Rows from a 3D modeling dataset:

——————

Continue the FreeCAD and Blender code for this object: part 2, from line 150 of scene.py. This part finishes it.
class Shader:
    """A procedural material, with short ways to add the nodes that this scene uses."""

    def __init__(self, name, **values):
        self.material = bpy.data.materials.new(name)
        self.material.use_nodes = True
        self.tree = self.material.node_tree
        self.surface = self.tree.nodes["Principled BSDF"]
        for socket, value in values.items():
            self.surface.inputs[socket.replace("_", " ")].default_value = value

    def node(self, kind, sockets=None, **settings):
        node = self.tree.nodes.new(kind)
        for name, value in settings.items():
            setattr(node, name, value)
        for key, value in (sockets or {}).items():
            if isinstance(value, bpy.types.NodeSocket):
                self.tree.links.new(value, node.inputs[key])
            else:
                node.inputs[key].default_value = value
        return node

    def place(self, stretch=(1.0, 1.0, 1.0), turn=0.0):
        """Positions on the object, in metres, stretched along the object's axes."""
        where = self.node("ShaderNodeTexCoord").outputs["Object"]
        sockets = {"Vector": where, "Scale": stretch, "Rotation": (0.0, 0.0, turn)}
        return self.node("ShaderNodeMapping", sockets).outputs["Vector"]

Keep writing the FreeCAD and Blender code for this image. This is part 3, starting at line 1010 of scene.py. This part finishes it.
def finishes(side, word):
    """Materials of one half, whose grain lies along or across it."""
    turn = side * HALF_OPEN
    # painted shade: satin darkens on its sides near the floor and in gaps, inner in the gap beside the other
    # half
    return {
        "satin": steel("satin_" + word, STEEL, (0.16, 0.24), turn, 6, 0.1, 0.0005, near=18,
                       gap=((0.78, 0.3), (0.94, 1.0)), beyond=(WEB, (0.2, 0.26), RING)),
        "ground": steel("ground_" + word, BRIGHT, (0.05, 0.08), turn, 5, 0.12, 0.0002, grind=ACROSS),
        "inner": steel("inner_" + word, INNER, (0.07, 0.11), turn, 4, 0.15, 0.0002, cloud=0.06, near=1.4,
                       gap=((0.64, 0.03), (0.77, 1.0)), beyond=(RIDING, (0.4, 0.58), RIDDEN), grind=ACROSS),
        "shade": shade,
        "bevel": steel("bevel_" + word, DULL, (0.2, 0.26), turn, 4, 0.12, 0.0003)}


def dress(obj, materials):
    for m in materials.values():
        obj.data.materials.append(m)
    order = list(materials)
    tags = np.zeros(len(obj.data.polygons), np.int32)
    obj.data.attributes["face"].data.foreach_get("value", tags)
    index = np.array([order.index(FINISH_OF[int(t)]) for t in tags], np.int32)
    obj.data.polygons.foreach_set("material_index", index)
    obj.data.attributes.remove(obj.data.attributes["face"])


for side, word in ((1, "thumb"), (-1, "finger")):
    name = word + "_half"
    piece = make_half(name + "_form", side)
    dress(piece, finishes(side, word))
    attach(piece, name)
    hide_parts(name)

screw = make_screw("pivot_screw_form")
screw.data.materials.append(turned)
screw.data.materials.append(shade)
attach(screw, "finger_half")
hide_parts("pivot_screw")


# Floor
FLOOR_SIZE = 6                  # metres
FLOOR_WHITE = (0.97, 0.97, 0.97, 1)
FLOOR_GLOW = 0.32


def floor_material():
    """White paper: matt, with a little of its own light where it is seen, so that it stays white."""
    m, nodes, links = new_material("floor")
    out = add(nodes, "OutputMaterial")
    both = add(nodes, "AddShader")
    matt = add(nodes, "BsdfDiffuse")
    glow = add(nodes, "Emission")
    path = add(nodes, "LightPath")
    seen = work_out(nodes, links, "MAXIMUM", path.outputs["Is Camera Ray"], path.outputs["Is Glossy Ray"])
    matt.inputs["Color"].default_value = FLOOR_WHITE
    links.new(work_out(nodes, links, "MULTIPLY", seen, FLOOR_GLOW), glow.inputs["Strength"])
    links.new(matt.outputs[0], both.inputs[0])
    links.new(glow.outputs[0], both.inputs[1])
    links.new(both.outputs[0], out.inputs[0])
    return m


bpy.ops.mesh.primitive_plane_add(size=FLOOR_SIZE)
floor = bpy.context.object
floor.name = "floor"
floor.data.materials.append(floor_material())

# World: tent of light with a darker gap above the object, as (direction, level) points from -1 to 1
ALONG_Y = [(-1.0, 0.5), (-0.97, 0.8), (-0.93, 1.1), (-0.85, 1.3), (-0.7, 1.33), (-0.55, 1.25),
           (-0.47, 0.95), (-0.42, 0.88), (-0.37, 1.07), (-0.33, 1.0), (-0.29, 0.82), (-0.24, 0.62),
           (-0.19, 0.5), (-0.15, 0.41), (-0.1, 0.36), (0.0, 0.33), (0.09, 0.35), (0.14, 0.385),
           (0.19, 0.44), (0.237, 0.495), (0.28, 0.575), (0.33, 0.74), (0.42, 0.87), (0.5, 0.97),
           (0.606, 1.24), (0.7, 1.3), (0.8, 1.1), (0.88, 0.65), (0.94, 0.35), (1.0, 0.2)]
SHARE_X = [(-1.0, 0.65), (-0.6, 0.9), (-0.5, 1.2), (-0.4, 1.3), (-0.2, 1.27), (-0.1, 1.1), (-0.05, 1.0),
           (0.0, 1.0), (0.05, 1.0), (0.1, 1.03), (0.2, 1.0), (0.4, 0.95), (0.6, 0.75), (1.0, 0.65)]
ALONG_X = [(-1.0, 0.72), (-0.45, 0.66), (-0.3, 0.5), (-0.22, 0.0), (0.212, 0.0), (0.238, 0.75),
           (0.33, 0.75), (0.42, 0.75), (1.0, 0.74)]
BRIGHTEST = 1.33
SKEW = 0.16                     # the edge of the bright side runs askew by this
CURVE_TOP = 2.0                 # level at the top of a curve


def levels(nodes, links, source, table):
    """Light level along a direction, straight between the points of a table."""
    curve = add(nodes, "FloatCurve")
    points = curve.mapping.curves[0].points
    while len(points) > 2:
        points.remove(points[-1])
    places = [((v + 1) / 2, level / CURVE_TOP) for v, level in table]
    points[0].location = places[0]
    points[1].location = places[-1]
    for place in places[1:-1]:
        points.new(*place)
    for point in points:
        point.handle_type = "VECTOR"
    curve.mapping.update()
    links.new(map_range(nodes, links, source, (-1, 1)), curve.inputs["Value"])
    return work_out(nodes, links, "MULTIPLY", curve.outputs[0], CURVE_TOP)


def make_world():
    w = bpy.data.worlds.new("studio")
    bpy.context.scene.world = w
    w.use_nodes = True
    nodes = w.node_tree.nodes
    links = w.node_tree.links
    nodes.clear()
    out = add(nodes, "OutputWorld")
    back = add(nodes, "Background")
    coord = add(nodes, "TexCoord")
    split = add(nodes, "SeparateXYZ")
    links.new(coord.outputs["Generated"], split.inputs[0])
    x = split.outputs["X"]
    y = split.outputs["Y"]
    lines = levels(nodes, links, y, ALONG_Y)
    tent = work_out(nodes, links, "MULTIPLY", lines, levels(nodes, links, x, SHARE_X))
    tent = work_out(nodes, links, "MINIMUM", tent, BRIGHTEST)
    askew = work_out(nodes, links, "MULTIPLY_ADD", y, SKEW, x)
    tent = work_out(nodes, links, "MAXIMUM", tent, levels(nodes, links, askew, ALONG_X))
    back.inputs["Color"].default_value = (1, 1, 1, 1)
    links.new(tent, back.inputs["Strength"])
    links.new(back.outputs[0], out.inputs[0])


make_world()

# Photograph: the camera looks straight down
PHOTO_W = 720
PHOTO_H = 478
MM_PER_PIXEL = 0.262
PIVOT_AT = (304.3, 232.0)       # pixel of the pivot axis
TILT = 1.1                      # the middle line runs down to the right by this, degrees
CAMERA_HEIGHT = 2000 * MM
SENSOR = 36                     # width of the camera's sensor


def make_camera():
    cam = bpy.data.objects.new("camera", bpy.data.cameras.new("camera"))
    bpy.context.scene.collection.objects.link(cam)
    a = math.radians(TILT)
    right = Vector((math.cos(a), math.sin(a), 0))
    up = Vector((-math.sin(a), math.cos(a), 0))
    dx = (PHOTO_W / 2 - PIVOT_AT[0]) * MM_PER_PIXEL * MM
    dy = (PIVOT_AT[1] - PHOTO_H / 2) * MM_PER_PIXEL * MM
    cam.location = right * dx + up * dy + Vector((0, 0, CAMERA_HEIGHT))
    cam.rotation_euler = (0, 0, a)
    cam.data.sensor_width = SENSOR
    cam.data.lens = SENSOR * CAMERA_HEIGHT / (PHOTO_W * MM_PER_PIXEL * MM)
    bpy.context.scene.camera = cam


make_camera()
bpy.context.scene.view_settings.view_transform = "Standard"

——————

** The request **
Please restate only the opening stretch of the records above: every line from the first through the one containing "return node", exactly as written.

** Exercise result **
Continue the FreeCAD and Blender code for this object: part 2, from line 150 of scene.py. This part finishes it.
class Shader:
    """A procedural material, with short ways to add the nodes that this scene uses."""

    def __init__(self, name, **values):
        self.material = bpy.data.materials.new(name)
        self.material.use_nodes = True
        self.tree = self.material.node_tree
        self.surface = self.tree.nodes["Principled BSDF"]
        for socket, value in values.items():
            self.surface.inputs[socket.replace("_", " ")].default_value = value

    def node(self, kind, sockets=None, **settings):
        node = self.tree.nodes.new(kind)
        for name, value in settings.items():
            setattr(node, name, value)
        for key, value in (sockets or {}).items():
            if isinstance(value, bpy.types.NodeSocket):
                self.tree.links.new(value, node.inputs[key])
            else:
                node.inputs[key].default_value = value
        return node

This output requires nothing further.